- **SET PROBLEM**
Your task is to repeat only the lines from the one with "point = shown.matrix_world" through the one with "return atLow + (atHigh - atLow) * share", exactly as they stand, both ends included.

- **SOURCE DATA**
▼

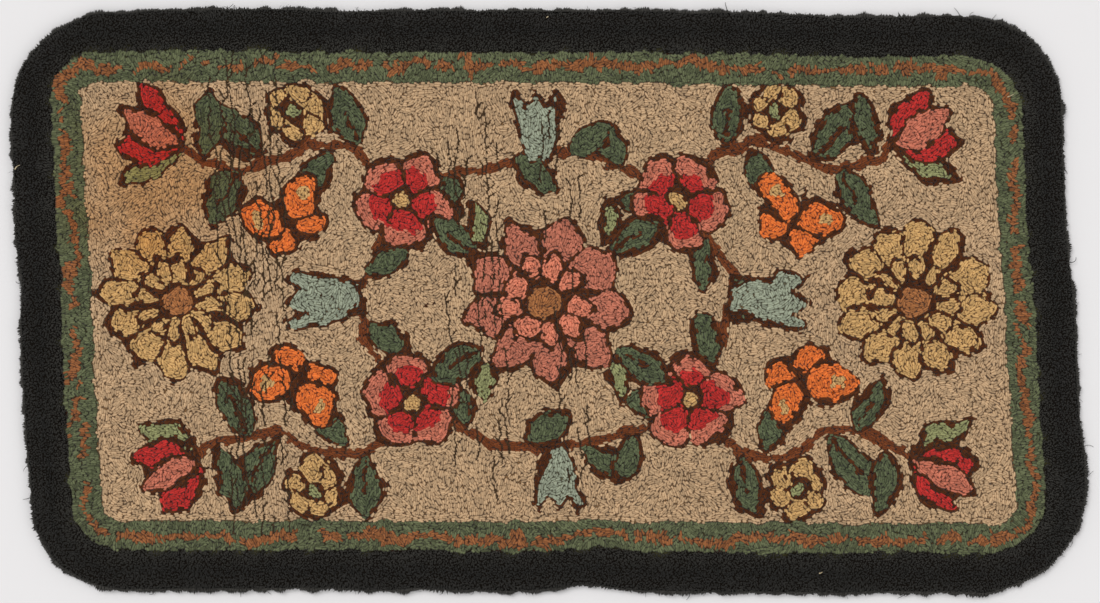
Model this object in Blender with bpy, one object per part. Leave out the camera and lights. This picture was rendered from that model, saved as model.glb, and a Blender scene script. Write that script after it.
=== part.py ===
"""A small oblong hooked rug, lying flat with its pile up, as one solid.

Metres, +Z up. The length runs along X, the width along Y, and the underside is at Z = 0.
The plan is a slightly leaning oblong with four unlike round corners and an uneven edge.
Across the rug, from the edge inwards, come a crowned border of cut pile, a worked band of
low loops and the field. The solid follows their heights, and the swells of the field.
"""

import math
from collections import namedtuple

import bmesh
import bpy
from mathutils import Matrix, Vector, noise

# Sizes across the rug, from its edge inwards
BORDER_WIDTH = 0.048
BAND_WIDTH = 0.034
SMALL_CORNERS_INSET = 0.150
LAST_FIELD_INSET = 0.318

# Heights above the floor
EDGE_HEIGHT = 0.0055
CROWN_HEIGHT = 0.0130
GROOVE_HEIGHT = 0.0078
BAND_HEIGHT = 0.0096
FIELD_HEIGHT = 0.0088

# Points along the plan
ARC_STEPS = 10
LONG_STEPS = 58
SHORT_STEPS = 32

# The corners where the straight sides would meet, going round from the near left one,
# with the radius of the rug's edge, of the border's inner side and of the band's there
Corner = namedtuple("Corner", "x y edge_radius border_radius band_radius")
CORNERS = (
    Corner(x=-0.592, y=-0.333, edge_radius=0.108, border_radius=0.057, band_radius=0.018),
    Corner(x=0.629, y=-0.337, edge_radius=0.126, border_radius=0.065, band_radius=0.020),
    Corner(x=0.590, y=0.332, edge_radius=0.111, border_radius=0.069, band_radius=0.023),
    Corner(x=-0.627, y=0.338, edge_radius=0.122, border_radius=0.054, band_radius=0.014),
)
INNER_RADIUS = 0.010

# The sides that follow those corners: how far each bulges, and a hollow worn into it
Side = namedtuple("Side", "bulge steps hollow_at hollow_reach hollow_depth")
SIDES = (
    Side(bulge=-0.001, steps=LONG_STEPS, hollow_at=0.54, hollow_reach=0.040, hollow_depth=0.007),
    Side(bulge=-0.002, steps=SHORT_STEPS, hollow_at=0.70, hollow_reach=0.060, hollow_depth=0.003),
    Side(bulge=0.005, steps=LONG_STEPS, hollow_at=0.14, hollow_reach=0.070, hollow_depth=0.003),
    Side(bulge=0.004, steps=SHORT_STEPS, hollow_at=0.43, hollow_reach=0.030, hollow_depth=0.005),
)

# Unevenness of the edge, coarse to fine, as noise of this pitch and height
Wave = namedtuple("Wave", "pitch height layer")
EDGE_WAVES = (
    Wave(pitch=0.110, height=0.0026, layer=1.5),
    Wave(pitch=0.042, height=0.0017, layer=7.5),
    Wave(pitch=0.020, height=0.0013, layer=13.5),
)
EDGE_WAVE_REACH = 0.120

# Unevenness of the height, for the pile of the border and for the loops
BORDER_LUMPS = (
    Wave(pitch=0.060, height=0.0010, layer=21.5),
    Wave(pitch=0.024, height=0.0009, layer=27.5),
)
LOOP_LUMPS = (
    Wave(pitch=0.090, height=0.0007, layer=33.5),
    Wave(pitch=0.036, height=0.0004, layer=39.5),
)

# Low swells across the field, left by rolling the rug up
Swell = namedtuple("Swell", "x reach height lean")
SWELLS = (
    Swell(x=-0.330, reach=0.040, height=0.0011, lean=-0.04),
    Swell(x=-0.080, reach=0.030, height=0.0007, lean=-0.05),
    Swell(x=0.120, reach=0.045, height=0.0006, lean=-0.05),
    Swell(x=0.340, reach=0.040, height=0.0008, lean=-0.06),
)

# The rings that make the skin, from the underside's rim over the edge to the field
Ring = namedtuple("Ring", "inset height yarn")
SKIN = (
    Ring(inset=0.0060, height=0.0, yarn="black"),
    Ring(inset=0.0016, height=0.0022, yarn="black"),
    Ring(inset=0.0, height=EDGE_HEIGHT, yarn="black"),
    Ring(inset=0.0018, height=0.0092, yarn="black"),
    Ring(inset=0.0070, height=0.0117, yarn="black"),
    Ring(inset=0.0170, height=CROWN_HEIGHT, yarn="black"),
    Ring(inset=0.0310, height=CROWN_HEIGHT, yarn="black"),
    Ring(inset=0.0420, height=0.0112, yarn="black"),
    Ring(inset=BORDER_WIDTH, height=GROOVE_HEIGHT, yarn="green"),
    Ring(inset=BORDER_WIDTH + 0.0060, height=0.0092, yarn="green"),
    Ring(inset=BORDER_WIDTH + BAND_WIDTH / 2, height=BAND_HEIGHT, yarn="green"),
    Ring(inset=BORDER_WIDTH + BAND_WIDTH - 0.0050, height=0.0092, yarn="green"),
    Ring(inset=BORDER_WIDTH + BAND_WIDTH, height=GROOVE_HEIGHT + 0.0004, yarn="tan"),
    Ring(inset=BORDER_WIDTH + BAND_WIDTH + 0.0060, height=FIELD_HEIGHT, yarn="tan"),
)
FIELD_RINGS = 6

# What each yarn looks like: colour and roughness
Yarn = namedtuple("Yarn", "colour roughness")
YARNS = {
    "black": Yarn(colour=(0.013, 0.013, 0.012), roughness=0.95),
    "green": Yarn(colour=(0.085, 0.105, 0.050), roughness=0.90),
    "tan": Yarn(colour=(0.400, 0.290, 0.170), roughness=0.90),
}


def clear_scene():
    for item in list(bpy.data.objects):
        bpy.data.objects.remove(item, do_unlink=True)


def yarn_material(name):
    yarn = YARNS[name]
    material = bpy.data.materials.new(f"{name}_wool")
    material.use_nodes = True
    shader = material.node_tree.nodes["Principled BSDF"]
    shader.inputs["Base Color"].default_value = (*yarn.colour, 1.0)
    shader.inputs["Roughness"].default_value = yarn.roughness
    shader.inputs["Metallic"].default_value = 0.0
    return material


def rolling(waves, x, y):
    """The sum of the waves' noise at a place in the plan."""
    return sum(
        wave.height * noise.noise((x / wave.pitch, y / wave.pitch, wave.layer))
        for wave in waves
    )


def between(value, low, high, at_low, at_high):
    """A straight blend from at_low to at_high, held outside low and high."""
    share = min(max((value - low) / (high - low), 0.0), 1.0)
    return at_low + (at_high - at_low) * share


def corner_radius(corner, inset):
    """The plan's radius at a corner, this far in from the edge."""
    band_inset = BORDER_WIDTH + BAND_WIDTH
    if inset <= BORDER_WIDTH:
        return between(inset, 0.0, BORDER_WIDTH, corner.edge_radius, corner.border_radius)
    if inset <= band_inset:
        return between(inset, BORDER_WIDTH, band_inset, corner.border_radius, corner.band_radius)
    return between(inset, band_inset, SMALL_CORNERS_INSET, corner.band_radius, INNER_RADIUS)


def corner_arc(index, inset):
    """The points of one round corner, this far in from the edge."""
    corner = CORNERS[index]
    here = Vector((corner.x, corner.y))
    before, after = CORNERS[index - 1], CORNERS[(index + 1) % len(CORNERS)]
    back = (Vector((before.x, before.y)) - here).normalized()
    ahead = (Vector((after.x, after.y)) - here).normalized()
    inwards = (back + ahead).normalized()
    half_angle = back.angle(ahead) / 2
    radius = corner_radius(corner, inset)
    centre = here + inwards * (inset + radius) / math.sin(half_angle)
    turn = math.pi - 2 * half_angle
    first = math.atan2(-inwards.y, -inwards.x) - turn / 2
    angles = [first + turn * step / ARC_STEPS for step in range(ARC_STEPS + 1)]
    return [centre + radius * Vector((math.cos(a), math.sin(a))) for a in angles]


def side_bulge(side, share, length):
    """How far a side stands out from its straight line, at this share of its length."""
    bulge = side.bulge * 4 * share * (1 - share)
    away = (share - side.hollow_at) * length / side.hollow_reach
    return bulge - side.hollow_depth * math.exp(-away * away)


def straight_ring(inset):
    """The plan's points and outward bulges, this far in, before the edge's unevenness."""
    arcs = [corner_arc(index, inset) for index in range(len(CORNERS))]
    points, bulges = [], []
    for index, side in enumerate(SIDES):
        start, end = arcs[index][-1], arcs[(index + 1) % len(arcs)][0]
        points += arcs[index]
        bulges += [0.0] * len(arcs[index])
        for step in range(1, side.steps):
            share = step / side.steps
            points.append(start.lerp(end, share))
            bulges.append(side_bulge(side, share, (end - start).length))
    return points, bulges


def plan_ring(inset):
    """The uneven outline of the rug, this far in from its edge."""
    points, bulges = straight_ring(inset)
    rim, _ = straight_ring(0.0)
    fade = between(inset, 0.0, EDGE_WAVE_REACH, 1.0, 0.0)
    ring = []
    for number, point in enumerate(points):
        step = points[(number + 1) % len(points)] - points[number - 1]
        outwards = Vector((step.y, -step.x)).normalized()
        moved = bulges[number] + rolling(EDGE_WAVES, rim[number].x, rim[number].y)
        ring.append(point + outwards * moved * fade)
    return ring


def swell_height(x, y):
    return sum(
        swell.height * math.exp(-(((x - swell.x - swell.lean * y) / swell.reach) ** 2))
        for swell in SWELLS
    )


def surface_height(ring, x, y):
    """The height of a point of the skin, with its lumps; the underside stays flat."""
    if ring.height == 0.0:
        return 0.0
    if ring.yarn == "black":
        return ring.height + rolling(BORDER_LUMPS, x, y) * ring.height / CROWN_HEIGHT
    return ring.height + rolling(LOOP_LUMPS, x, y) + swell_height(x, y)


def field_rings():
    """The rings between the band and the middle of the field."""
    first = SKIN[-1].inset
    gap = (LAST_FIELD_INSET - first) / FIELD_RINGS
    return [
        Ring(inset=first + gap * (number + 1), height=FIELD_HEIGHT, yarn="tan")
        for number in range(FIELD_RINGS)
    ]


def add_ring(shape, ring):
    """Adds one ring's vertices, in order round the rug."""
    return [
        shape.verts.new((point.x, point.y, surface_height(ring, point.x, point.y)))
        for point in plan_ring(ring.inset)
    ]


def join_rings(shape, outer, inner, slot):
    """The strip of faces between two rings that follow each other."""
    for number in range(len(outer)):
        after = (number + 1) % len(outer)
        face = shape.faces.new((outer[number], outer[after], inner[after], inner[number]))
        face.material_index = slot
        face.smooth = True


def close_middle(shape, ring, slot):
    """Joins the two long sides of the last, narrow ring across the middle of the field."""
    near = ring[ARC_STEPS : ARC_STEPS + LONG_STEPS + 1]
    first_far = ARC_STEPS + LONG_STEPS + ARC_STEPS + SHORT_STEPS + ARC_STEPS
    far = ring[first_far : first_far + LONG_STEPS + 1][::-1]
    for number in range(LONG_STEPS):
        across = (near[number], near[number + 1], far[number + 1], far[number])
        face = shape.faces.new(across)
        face.material_index = slot
        face.smooth = True
    right_end = ring[ARC_STEPS + LONG_STEPS : first_far + 1]
    left_end = ring[first_far + LONG_STEPS :] + ring[: ARC_STEPS + 1]
    for end in (right_end, left_end):
        shape.faces.new(end).material_index = slot


def build_rug():
    """The whole rug as one closed mesh, centred over its own box and resting on Z = 0."""
    names = list(YARNS)
    rings = list(SKIN) + field_rings()
    shape = bmesh.new()
    loops = [add_ring(shape, ring) for ring in rings]
    for number in range(len(rings) - 1):
        slot = names.index(rings[number].yarn)
        join_rings(shape, loops[number], loops[number + 1], slot)
    close_middle(shape, loops[-1], names.index(rings[-1].yarn))
    shape.faces.new(loops[0][::-1]).material_index = names.index("black")
    bmesh.ops.recalc_face_normals(shape, faces=shape.faces)
    lowest = [min(v.co[axis] for v in shape.verts) for axis in range(2)]
    highest = [max(v.co[axis] for v in shape.verts) for axis in range(2)]
    middle = [(low + high) / 2 for low, high in zip(lowest, highest)]
    shape.transform(Matrix.Translation((-middle[0], -middle[1], 0.0)))
    mesh = bpy.data.meshes.new("hooked_rug")
    shape.to_mesh(mesh)
    shape.free()
    for name in names:
        mesh.materials.append(yarn_material(name))
    return bpy.data.objects.new("hooked_rug", mesh)


def main():
    clear_scene()
    collection = bpy.data.collections.new("hooked_rug")
    bpy.context.scene.collection.children.link(collection)
    collection.objects.link(build_rug())


main()
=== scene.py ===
import math
import random

import bpy
import numpy as np
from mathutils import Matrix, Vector, noise
from mathutils.bvhtree import BVHTree


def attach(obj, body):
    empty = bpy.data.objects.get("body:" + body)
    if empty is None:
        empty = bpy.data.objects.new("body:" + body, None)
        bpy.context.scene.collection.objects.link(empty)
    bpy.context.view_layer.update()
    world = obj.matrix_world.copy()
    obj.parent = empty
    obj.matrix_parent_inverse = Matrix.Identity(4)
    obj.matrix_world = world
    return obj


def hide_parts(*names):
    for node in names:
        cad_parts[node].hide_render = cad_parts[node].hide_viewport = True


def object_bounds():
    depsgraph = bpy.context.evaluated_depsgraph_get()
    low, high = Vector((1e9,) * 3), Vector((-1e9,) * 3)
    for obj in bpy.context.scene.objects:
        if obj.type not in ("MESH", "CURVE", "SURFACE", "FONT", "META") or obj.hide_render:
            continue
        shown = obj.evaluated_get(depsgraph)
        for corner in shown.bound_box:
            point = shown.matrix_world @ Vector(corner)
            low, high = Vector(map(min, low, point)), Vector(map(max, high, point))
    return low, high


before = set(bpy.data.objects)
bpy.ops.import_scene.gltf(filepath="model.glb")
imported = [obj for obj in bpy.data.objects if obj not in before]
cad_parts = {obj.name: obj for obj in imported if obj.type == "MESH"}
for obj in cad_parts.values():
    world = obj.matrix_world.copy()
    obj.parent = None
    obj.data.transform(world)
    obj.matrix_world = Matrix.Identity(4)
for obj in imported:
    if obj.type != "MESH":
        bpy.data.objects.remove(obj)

mm = 0.001
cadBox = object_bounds()
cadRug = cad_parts["hooked_rug"]
chance = np.random.default_rng(48)
dice = random.Random(26)


# Small helpers

def deselect():
    for item in bpy.context.selected_objects:
        item.select_set(False)


# sRGB from 0 to 255 as the linear colour that a shader takes
def linear(colour):
    parts = [part / 255 for part in colour]
    return tuple(part / 12.92 if part < 0.04 else ((part + 0.055) / 1.055) ** 2.4 for part in parts)


def between(value, low, high, atLow, atHigh):
    share = np.clip((value - low) / (high - low), 0, 1)
    return atLow + (atHigh - atLow) * share


# A mesh object from an array of points and arrays of faces, each of one number of corners
def shapeFromArrays(name, points, faces, smooth=True):
    mesh = bpy.data.meshes.new(name)
    mesh.vertices.add(len(points))
    mesh.vertices.foreach_set("co", np.asarray(points, np.float32).ravel())
    corners = np.concatenate([part.ravel() for part in faces]).astype(np.int32)
    sizes = np.concatenate([np.full(len(part), part.shape[1]) for part in faces])
    mesh.loops.add(len(corners))
    mesh.loops.foreach_set("vertex_index", corners)
    mesh.polygons.add(len(sizes))
    starts = np.concatenate([[0], np.cumsum(sizes)[:-1]]).astype(np.int32)
    mesh.polygons.foreach_set("loop_start", starts)
    mesh.polygons.foreach_set("use_smooth", np.full(len(sizes), smooth))
    mesh.update(calc_edges=True)
    mesh.validate()
    shape = bpy.data.objects.new(name, mesh)
    bpy.context.scene.collection.objects.link(shape)
    return shape


def addValues(shape, name, values):
    mesh = shape.data
    kept = mesh.attributes.new(name, "FLOAT", "POINT")
    kept.data.foreach_set("value", np.asarray(values, np.float32))


mapMargin = 1.05    # the flat map reaches a little past the rug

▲

- **FINISHED EXERCISE**
            point = shown.matrix_world @ Vector(corner)
            low, high = Vector(map(min, low, point)), Vector(map(max, high, point))
    return low, high


before = set(bpy.data.objects)
bpy.ops.import_scene.gltf(filepath="model.glb")
imported = [obj for obj in bpy.data.objects if obj not in before]
cad_parts = {obj.name: obj for obj in imported if obj.type == "MESH"}
for obj in cad_parts.values():
    world = obj.matrix_world.copy()
    obj.parent = None
    obj.data.transform(world)
    obj.matrix_world = Matrix.Identity(4)
for obj in imported:
    if obj.type != "MESH":
        bpy.data.objects.remove(obj)

mm = 0.001
cadBox = object_bounds()
cadRug = cad_parts["hooked_rug"]
chance = np.random.default_rng(48)
dice = random.Random(26)


# Small helpers

def deselect():
    for item in bpy.context.selected_objects:
        item.select_set(False)


# sRGB from 0 to 255 as the linear colour that a shader takes
def linear(colour):
    parts = [part / 255 for part in colour]
    return tuple(part / 12.92 if part < 0.04 else ((part + 0.055) / 1.055) ** 2.4 for part in parts)


def between(value, low, high, atLow, atHigh):
    share = np.clip((value - low) / (high - low), 0, 1)
    return atLow + (atHigh - atLow) * share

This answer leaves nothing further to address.